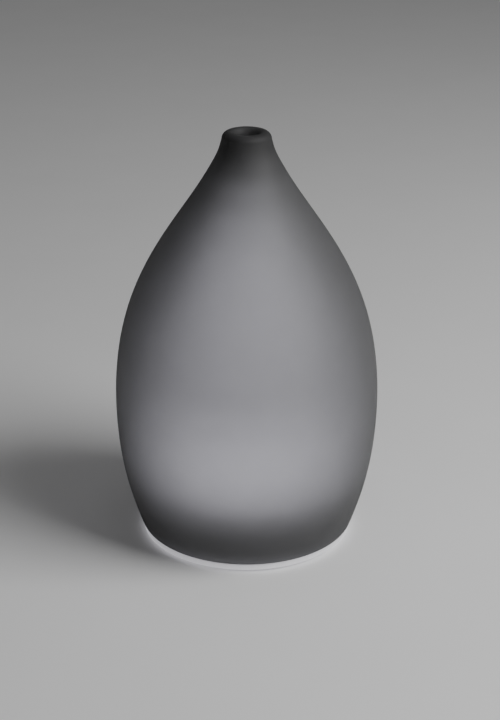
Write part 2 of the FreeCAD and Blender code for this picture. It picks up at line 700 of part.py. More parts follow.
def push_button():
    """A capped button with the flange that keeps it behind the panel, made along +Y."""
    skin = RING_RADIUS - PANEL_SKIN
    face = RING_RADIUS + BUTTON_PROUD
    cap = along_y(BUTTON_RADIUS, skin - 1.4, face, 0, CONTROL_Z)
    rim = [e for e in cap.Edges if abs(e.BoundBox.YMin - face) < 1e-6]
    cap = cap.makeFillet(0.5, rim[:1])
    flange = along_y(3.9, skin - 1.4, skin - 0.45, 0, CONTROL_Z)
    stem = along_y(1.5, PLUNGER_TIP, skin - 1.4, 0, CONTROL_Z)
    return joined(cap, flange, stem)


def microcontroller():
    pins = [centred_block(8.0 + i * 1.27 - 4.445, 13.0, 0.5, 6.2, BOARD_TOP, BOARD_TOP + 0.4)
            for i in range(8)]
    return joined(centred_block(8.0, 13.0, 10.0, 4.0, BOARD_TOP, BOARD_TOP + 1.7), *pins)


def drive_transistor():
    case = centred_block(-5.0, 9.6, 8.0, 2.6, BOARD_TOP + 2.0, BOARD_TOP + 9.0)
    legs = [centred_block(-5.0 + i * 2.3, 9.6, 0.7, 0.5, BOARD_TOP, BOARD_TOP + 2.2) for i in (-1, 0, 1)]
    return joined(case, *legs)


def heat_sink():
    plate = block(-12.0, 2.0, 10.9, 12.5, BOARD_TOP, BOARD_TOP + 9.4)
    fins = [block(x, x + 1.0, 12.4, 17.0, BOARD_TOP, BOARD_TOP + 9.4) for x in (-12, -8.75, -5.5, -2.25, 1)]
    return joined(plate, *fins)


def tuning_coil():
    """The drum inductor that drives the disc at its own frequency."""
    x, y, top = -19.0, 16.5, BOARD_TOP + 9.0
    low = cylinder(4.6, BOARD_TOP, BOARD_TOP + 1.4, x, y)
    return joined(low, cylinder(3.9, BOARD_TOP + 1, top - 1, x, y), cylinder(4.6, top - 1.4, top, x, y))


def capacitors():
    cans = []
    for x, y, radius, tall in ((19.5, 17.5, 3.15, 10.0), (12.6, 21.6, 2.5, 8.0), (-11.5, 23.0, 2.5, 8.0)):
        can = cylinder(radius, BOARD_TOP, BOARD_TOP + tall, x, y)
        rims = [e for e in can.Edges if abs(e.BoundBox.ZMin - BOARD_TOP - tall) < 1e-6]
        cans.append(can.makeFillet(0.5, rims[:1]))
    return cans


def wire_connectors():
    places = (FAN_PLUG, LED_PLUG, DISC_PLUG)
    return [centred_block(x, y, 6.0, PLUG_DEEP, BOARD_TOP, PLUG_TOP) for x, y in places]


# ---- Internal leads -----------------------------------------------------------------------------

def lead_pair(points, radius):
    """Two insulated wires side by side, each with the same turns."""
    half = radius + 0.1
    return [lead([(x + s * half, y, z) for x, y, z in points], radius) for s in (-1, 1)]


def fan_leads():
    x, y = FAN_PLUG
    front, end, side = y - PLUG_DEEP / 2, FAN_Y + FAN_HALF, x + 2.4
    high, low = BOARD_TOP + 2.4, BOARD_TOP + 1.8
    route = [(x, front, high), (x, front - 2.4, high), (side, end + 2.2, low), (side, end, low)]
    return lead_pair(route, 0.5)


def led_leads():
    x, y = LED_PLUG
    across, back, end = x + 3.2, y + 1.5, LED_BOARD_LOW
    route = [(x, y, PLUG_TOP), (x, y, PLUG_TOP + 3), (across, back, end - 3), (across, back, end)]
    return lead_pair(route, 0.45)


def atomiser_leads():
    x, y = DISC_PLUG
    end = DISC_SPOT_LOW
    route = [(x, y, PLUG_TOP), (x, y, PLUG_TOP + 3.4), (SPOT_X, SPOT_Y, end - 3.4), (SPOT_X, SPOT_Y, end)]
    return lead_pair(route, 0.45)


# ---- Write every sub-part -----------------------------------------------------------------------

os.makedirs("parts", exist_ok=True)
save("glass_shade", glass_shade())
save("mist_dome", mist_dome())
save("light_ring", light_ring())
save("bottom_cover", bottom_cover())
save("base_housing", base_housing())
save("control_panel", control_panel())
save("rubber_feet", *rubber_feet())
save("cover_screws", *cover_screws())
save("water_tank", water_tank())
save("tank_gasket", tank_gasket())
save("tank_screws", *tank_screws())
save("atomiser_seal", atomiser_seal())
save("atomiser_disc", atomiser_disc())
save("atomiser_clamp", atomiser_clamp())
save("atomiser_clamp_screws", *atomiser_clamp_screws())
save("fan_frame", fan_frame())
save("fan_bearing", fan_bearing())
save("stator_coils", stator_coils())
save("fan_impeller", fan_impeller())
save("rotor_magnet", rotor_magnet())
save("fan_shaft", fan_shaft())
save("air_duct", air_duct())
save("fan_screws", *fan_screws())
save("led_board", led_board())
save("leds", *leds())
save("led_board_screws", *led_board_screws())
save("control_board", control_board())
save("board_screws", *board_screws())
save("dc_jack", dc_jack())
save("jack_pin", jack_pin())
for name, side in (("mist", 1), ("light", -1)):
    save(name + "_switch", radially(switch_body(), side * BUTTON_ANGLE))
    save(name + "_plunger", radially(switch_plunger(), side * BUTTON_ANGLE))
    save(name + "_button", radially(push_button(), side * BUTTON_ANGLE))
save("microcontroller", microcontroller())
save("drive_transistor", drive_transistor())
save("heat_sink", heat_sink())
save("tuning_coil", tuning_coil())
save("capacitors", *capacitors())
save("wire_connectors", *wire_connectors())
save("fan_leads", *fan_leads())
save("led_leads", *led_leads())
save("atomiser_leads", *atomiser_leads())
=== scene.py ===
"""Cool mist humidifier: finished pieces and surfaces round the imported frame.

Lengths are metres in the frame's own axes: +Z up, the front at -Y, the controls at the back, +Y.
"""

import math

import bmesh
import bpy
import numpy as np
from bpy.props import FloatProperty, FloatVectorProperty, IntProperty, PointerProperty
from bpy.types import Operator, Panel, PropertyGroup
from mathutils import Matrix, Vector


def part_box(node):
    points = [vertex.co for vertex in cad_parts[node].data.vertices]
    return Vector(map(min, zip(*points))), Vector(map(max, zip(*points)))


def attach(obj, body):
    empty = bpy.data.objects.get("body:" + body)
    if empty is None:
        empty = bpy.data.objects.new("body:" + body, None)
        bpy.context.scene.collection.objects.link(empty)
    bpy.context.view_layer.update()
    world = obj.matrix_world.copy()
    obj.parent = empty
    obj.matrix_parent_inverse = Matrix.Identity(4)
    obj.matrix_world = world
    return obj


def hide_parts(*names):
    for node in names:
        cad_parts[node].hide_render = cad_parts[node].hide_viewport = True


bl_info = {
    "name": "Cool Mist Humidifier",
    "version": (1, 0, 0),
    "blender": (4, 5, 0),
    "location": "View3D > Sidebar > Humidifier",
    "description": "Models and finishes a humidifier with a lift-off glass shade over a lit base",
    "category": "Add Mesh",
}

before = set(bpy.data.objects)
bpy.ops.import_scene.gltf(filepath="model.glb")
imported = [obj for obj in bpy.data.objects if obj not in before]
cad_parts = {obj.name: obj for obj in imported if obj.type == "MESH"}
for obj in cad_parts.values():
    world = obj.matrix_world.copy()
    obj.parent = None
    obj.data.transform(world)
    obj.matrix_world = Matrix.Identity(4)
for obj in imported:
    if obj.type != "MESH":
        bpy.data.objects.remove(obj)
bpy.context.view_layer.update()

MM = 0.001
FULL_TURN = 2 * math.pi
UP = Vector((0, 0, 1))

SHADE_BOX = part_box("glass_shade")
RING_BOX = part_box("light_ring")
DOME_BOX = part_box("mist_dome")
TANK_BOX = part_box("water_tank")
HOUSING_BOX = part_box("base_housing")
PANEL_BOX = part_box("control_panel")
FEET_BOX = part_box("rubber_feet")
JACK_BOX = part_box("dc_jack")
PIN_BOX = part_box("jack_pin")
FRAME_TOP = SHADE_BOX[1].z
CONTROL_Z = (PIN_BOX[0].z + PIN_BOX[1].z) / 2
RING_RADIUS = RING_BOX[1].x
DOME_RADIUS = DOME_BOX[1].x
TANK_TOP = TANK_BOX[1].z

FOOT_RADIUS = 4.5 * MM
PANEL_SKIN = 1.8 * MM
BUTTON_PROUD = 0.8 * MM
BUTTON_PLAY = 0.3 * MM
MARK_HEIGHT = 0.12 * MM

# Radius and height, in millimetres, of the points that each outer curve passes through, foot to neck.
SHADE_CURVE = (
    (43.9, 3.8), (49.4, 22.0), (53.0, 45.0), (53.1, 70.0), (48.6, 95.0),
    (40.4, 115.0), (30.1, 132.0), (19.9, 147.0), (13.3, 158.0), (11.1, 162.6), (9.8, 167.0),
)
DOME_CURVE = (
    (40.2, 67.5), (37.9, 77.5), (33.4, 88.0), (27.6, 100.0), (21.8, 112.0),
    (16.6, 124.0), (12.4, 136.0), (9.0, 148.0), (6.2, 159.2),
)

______

Give again only the lines from the one bearing "radially(push_button(), side * BUTTON_ANGLE))" through the one bearing "from mathutils import Matrix, Vector", exactly as they stand.

    save(name + "_button", radially(push_button(), side * BUTTON_ANGLE))
save("microcontroller", microcontroller())
save("drive_transistor", drive_transistor())
save("heat_sink", heat_sink())
save("tuning_coil", tuning_coil())
save("capacitors", *capacitors())
save("wire_connectors", *wire_connectors())
save("fan_leads", *fan_leads())
save("led_leads", *led_leads())
save("atomiser_leads", *atomiser_leads())
=== scene.py ===
"""Cool mist humidifier: finished pieces and surfaces round the imported frame.

Lengths are metres in the frame's own axes: +Z up, the front at -Y, the controls at the back, +Y.
"""

import math

import bmesh
import bpy
import numpy as np
from bpy.props import FloatProperty, FloatVectorProperty, IntProperty, PointerProperty
from bpy.types import Operator, Panel, PropertyGroup
from mathutils import Matrix, Vector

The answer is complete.